Comparisons, especially within sports, are a wonderful way to strum up conversation. Whether it be pre-draft scouting reports, players playing the same position, or even head coaches, sports fans and analysts love to contrast. However, this article isn’t just your typical clear cut comparisons, like pitchers to quarterbacks, Tom Brady to Michael Jordan, or the Lakers to the Yankees. We’ll be diving under the surface of all five pro sports with three pairs of similar entities.
Chicago Sports and Philadelphia Sports
Starting off with the most obvious inclusion in my opinion, Chicago and Philadelphia are quite similar in multiple ways, from weather to corrupt politicians. The same is true for the general sports scene in the two major cities. Fans often carry high expectations for their respective cities’ teams, only to be let down year after year. Right now, Philadelphia seems to be in the grieving stage while in Chicago, fans are in the false hope stage. Don’t fret Philly fans, the cycle will change eventually, just trust the process. As I alluded to, Philly has certainly been hit harder recently; the Eagles’ sharp decline, playoff failures for the 76ers, the Phillies failing to make the playoffs after signing Bryce Harper (Since 2011 as a matter of fact), the Flyers failing to build on an impressive 2019-20 campaign, and even the Union getting bounced in the first round of the MLS Playoffs after winning the Supporter’s Shield.
Chicago has had their fair share of failure in recent memory too. The Bears have been ever mediocre since the infamous double doink (Which, ironically, was against the Eagles), the Bulls have been irrelevant since 2013, the Cubs just collapsed internally while their neighbors down South are on the come up, the Blackhawks seem set up for another season of false optimism with the same aging core, and the Fire are one of the worst teams in the MLS with embarrassing attendance statistics. Even historically, teams from the 312 and 215 have been not as successful as one would expect for cities of their size. In general, there is a vibe that both cities are past their glory days, and not just in the realm of sports.

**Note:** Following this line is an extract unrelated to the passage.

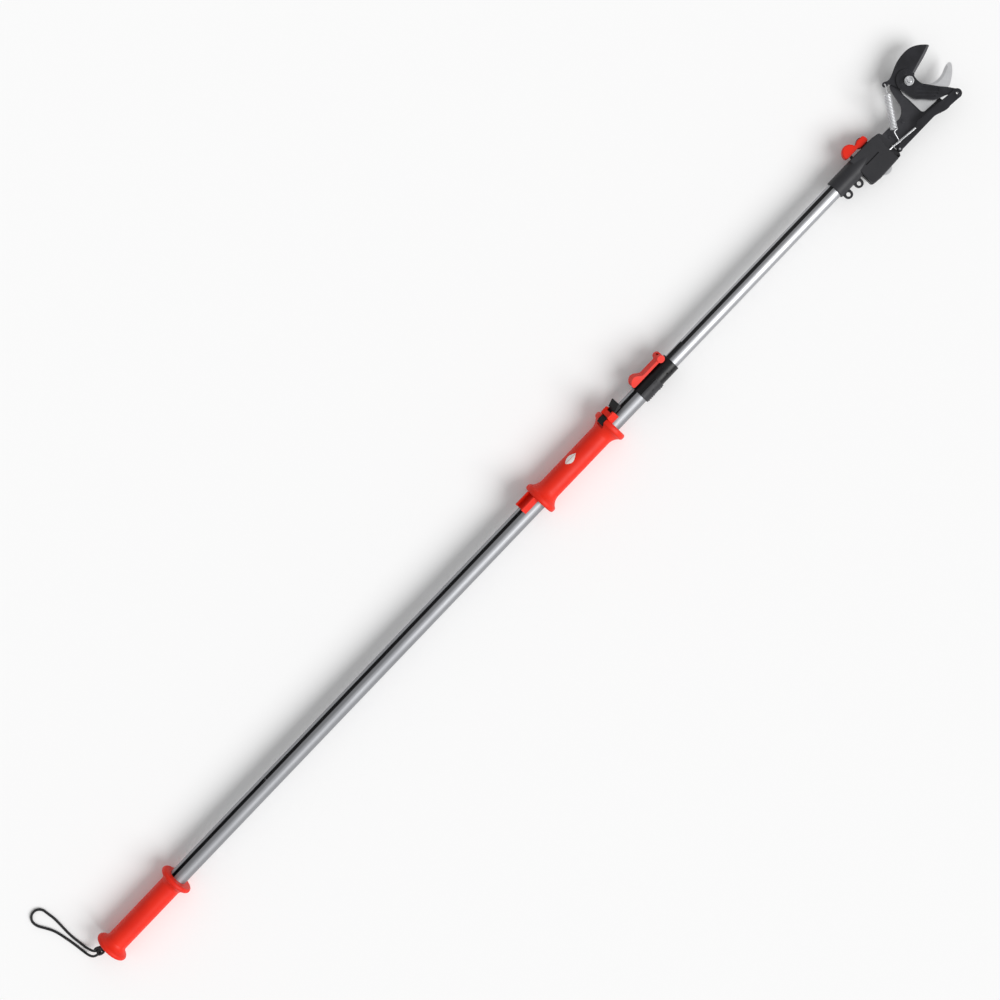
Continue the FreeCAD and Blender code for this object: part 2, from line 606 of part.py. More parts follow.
def guide_pulley():
    """Wheel with a round groove for the strap's bend."""
    x, y = PULLEY
    low, high = PULLEY_Z
    middle = (low + high) / 2
    face = outline(
        (AXLE_R + RUNNING, low), (PULLEY_R, low),
        ("curve", (PULLEY_R - 0.4, low + 1.0), (PULLEY_R - 2.6, middle),
         (PULLEY_R - 0.4, high - 1.0), (PULLEY_R, high)),
        (AXLE_R + RUNNING, high),
    )
    wheel = face.revolve(START, V(0, 1, 0), 360)
    wheel.rotate(START, ALONG, 90)
    wheel.translate(V(x, y, 0))
    return wheel


def housing_lever_pin():
    return post(HOUSING_LEVER_PIN, LEVER_PIN_R, -7.4, 6.1)


def pulley_axle():
    return post(PULLEY, AXLE_R, -HOUSING_Z + 1, PULLEY_Z[1] + 0.4)


# ---- Cutting head ----------------------------------------------------------------------------

def head_frame():
    """Stamped steel plate from the housing to the blade pivot."""
    face = outline(
        (1676, -15.1),
        (1698.5, -15.1),
        (1698.5, -24.0),
        (1760.0, -26.5),
        (1792.0, -28.5),
        ("arc", (1795.2, -27.4), (1795.8, -24.0)),
        (1795.0, -15.0),
        ("curve", (1790.0, 4.0), (1788.0, 18.0), (1788.6, 30.0)),
        ("arc", (1783.0, 42.0), (1770.0, 47.0)),
        (1758.5, 48.0),
        ("curve", (1755.1, 44.7), (1752.9, 38.7), (1750.0, 25.7), (1746.6, 14.4), (1738.9, 6.6),
         (1726.1, 5.0)),
        (1710, 6.1),
        (1676, 6.4),
    )
    frame = plate(face, FRAME_Z)
    frame = frame.cut(post(PIVOT, PIVOT_R, -20, 20))
    for rivet in (*FRAME_RIVETS, COUNTER_RIVET):
        frame = frame.cut(post(rivet, RIVET_R, -20, 20))
    return frame


def counter_blade():
    """Fixed hooked blade, which holds the branch against the cutting blade."""
    face = outline(
        (1761.8, 16),
        (1761.8, -9.6),
        ("arc", (1762.9, -13.2), (1766.2, -15.2)),
        (1785, -16.8),
        (1806, -15.8),
        (1818.1, -15.0),
        ("curve", (1829.1, -8.5), (1837.2, -1.6), (1842.1, 5.2)),
        ("arc", (1841.4, 8.4), (1837.6, 9.4)),
        ("curve", (1830.8, 8.0), (1822.3, 4.6), (1813.0, 3.5), (1802.0, 5.9), (1793.6, 12.1),
         (1789.7, 21.0), (1791.4, 31.0)),
        ("arc", (1786.5, 41.5), (1776.0, 43.6)),
        ("curve", (1765.5, 36.0), (1761.8, 16)),
    )
    counter = plate(face, COUNTER_Z).cut(post(PIVOT, PIVOT_R, -20, 20))
    counter = counter.cut(post(COUNTER_RIVET, RIVET_R, -20, 20))
    throat = [
        e for e in counter.Edges
        if at_height(COUNTER_Z[1])(e) and e.Length > 60 and e.BoundBox.YMin > 3
    ]
    return counter.makeChamfer(*COUNTER_BEVEL, throat)


def rivet(point, top):
    """A rivet with a flat head under the frame plate, and its end at a height."""
    head = post(point, RIVET_HEAD_R, FRAME_Z[0] - RIVET_HEAD, FRAME_Z[0])
    return post(point, RIVET_R, FRAME_Z[0], top).fuse(head)


def counter_rivet():
    """Rivet that holds the counter-blade, flush under the moving blade."""
    return rivet(COUNTER_RIVET, COUNTER_Z[1]).removeSplitter()


def frame_rivets():
    """Domed rivets of the frame plate."""
    top = FRAME_Z[1]
    result = []
    for point in FRAME_RIVETS:
        dome = post(point, RIVET_HEAD_R, top, top + RIVET_HEAD)
        dome = softened(dome, 0.7, at_height(top + RIVET_HEAD))
        result.append(rivet(point, top).fuse(dome).removeSplitter())
    return result


def spring_rod():
    (x0, y0), (x1, y1) = ROD_ENDS
    return rod(V(x0, y0, ROD_Z), V(x1, y1, ROD_Z), ROD_R)


def pivot_bolt():
    """Bolt through the frame, counter-blade and blade: round head below, thread above."""
    under, end = FRAME_Z[0] - PIVOT_HEAD, NUT_Z[1] - 0.2
    head = softened(post(PIVOT, PIVOT_HEAD_R, under, FRAME_Z[0]), 1.0, at_height(under))
    shank = post(PIVOT, PIVOT_R, FRAME_Z[0], WASHER_Z[0])
    thread = softened(post(PIVOT, THREAD_R, WASHER_Z[0], end), 0.7, at_height(end))
    return head.fuse(shank).fuse(thread).removeSplitter()


def pivot_washer():
    return post(PIVOT, WASHER_R, *WASHER_Z).cut(post(PIVOT, THREAD_R, 0, 20))


def pivot_nut():
    """Hexagon nut with its corners taken off and a countersunk bore."""
    low, high = NUT_Z
    points = []
    for i in range(6):
        turn = FreeCAD.Rotation(UP, 60 * i + 14)
        points.append(v(PIVOT) + turn.multVec(V(NUT_CORNER_R, 0, 0)))
    nut = plate(Part.Face(Part.makePolygon([*points, points[0]])), NUT_Z)
    crown = Part.makeCone(10.0, 5.7, high - low, V(*PIVOT, low), UP)
    sink = Part.makeCone(THREAD_R, THREAD_R + 1.6, 1.9, V(*PIVOT, high - 1.9), UP)
    return nut.common(crown).cut(post(PIVOT, THREAD_R, 0, 20)).cut(sink)


def edge_wedge(a, b, bevel):
    """Wedge whose removal bevels the top of the blade on the left of the line from a to b."""
    width, depth = bevel
    top = BLADE_Z[1]
    face = Part.Face(Part.makePolygon([
        V(0, 3, top - depth), V(0, 0, top - depth), V(0, -width, top),
        V(0, -width, top + 1), V(0, 3, top + 1), V(0, 3, top - depth),
    ]))
    run = v(b) - v(a)
    wedge = face.extrude(V(run.Length, 0, 0))
    wedge.rotate(START, UP, FreeCAD.Rotation(ALONG, run).toEulerAngles("XYZ")[2])
    wedge.translate(v(a))
    return wedge


def cutting_blade():
    """Moving blade with its tail lug for the spring."""
    x, y = TAIL_HOLE
    face = outline(
        (x + 3.0, y - 2.9),
        ("arc", (x - 4.1, y - 0.4), (x + 2.6, y + 3.2)),
        ("curve", (1762.8, 55.2), (1768.0, 56.4), (1780.6, 61.8), (1792.0, 65.4), (1804.0, 66.7),
         (1817.0, 64.9), (1828.6, 58.2), (1837.8, 48.8)),
        ("arc", (1838.0, 47.2), (1836.6, 46.4)),
        ("curve", (1824.0, 42.0), (1809.5, 38.1), (1795.4, 34.6)),
        ("arc", (1791.6, 32.2), (1790.0, 28.0)),
        ("arc", (1780.2, 21.6), (1769.0, 26.0)),
        ("curve", (1763.0, 34.0), (1760.6, 43.0), (x + 3.0, y - 2.9)),
    )
    blade = plate(face, BLADE_Z).cut(edge_wedge((1840.0, 46.8), (1794.0, 33.8), BLADE_BEVEL))
    return blade.cut(post(TAIL_HOLE, TAIL_HOLE_R, 0, 5)).cut(post(PIVOT, PIVOT_R + RUNNING, 0, 5))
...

Kyrie Irving and Neymar Jr.
On a special soccer edition of TSW’s flagship podcast, Wavelengths, hosted by Stephen Heimers, I compared Brazilian soccer star Neymar Jr. to Brooklyn’s finest Kyrie Irving. For starters, they both have had similar career arcs, slowly growing into the limelight before bursting out around 2013. Soon after, both of them were key contributors on title winning teams, with Kyrie winning the 2016 NBA Finals and Neymar winning the 2015 Champions League, as well as multiple league titles.
However, in 2017, both Kyrie and Neymar forced a move away from their former teams, with Irving heading to the Boston Celtics and Neymar moving to Paris Saint-Germain. Ever since then, both have struggled with injuries and consistency, and neither has won the NBA Finals/UCL a second time, respectively. Even if the coincidental duo’s careers were not occurring at the same time, the overall path from hyped young baller to top-5 player to a star failing to live up to expectations.
Fox Sports and Samsung
This one might be breaking the rules, as we momentarily leave the world of sports to talk about Samsung, a South Korean conglomerate primarily known for mobile phones (They also used to sponsor Chelsea FC, so maybe this isn’t cheating). Such phones, most notably the Galaxy S and Galaxy Note are seen in public culture as “second-tier,” with Apple’s iPhone being the clear industry top dog. The same can be said for Fox Sports, a media organization which, to put it bluntly, is dominated by ESPN rejects, from the personalities to even the sporting events which they air. While ESPN is certainly on the decline, they are still at the peak of the sports media industry, and it’s clear Fox won’t pass them anytime soon.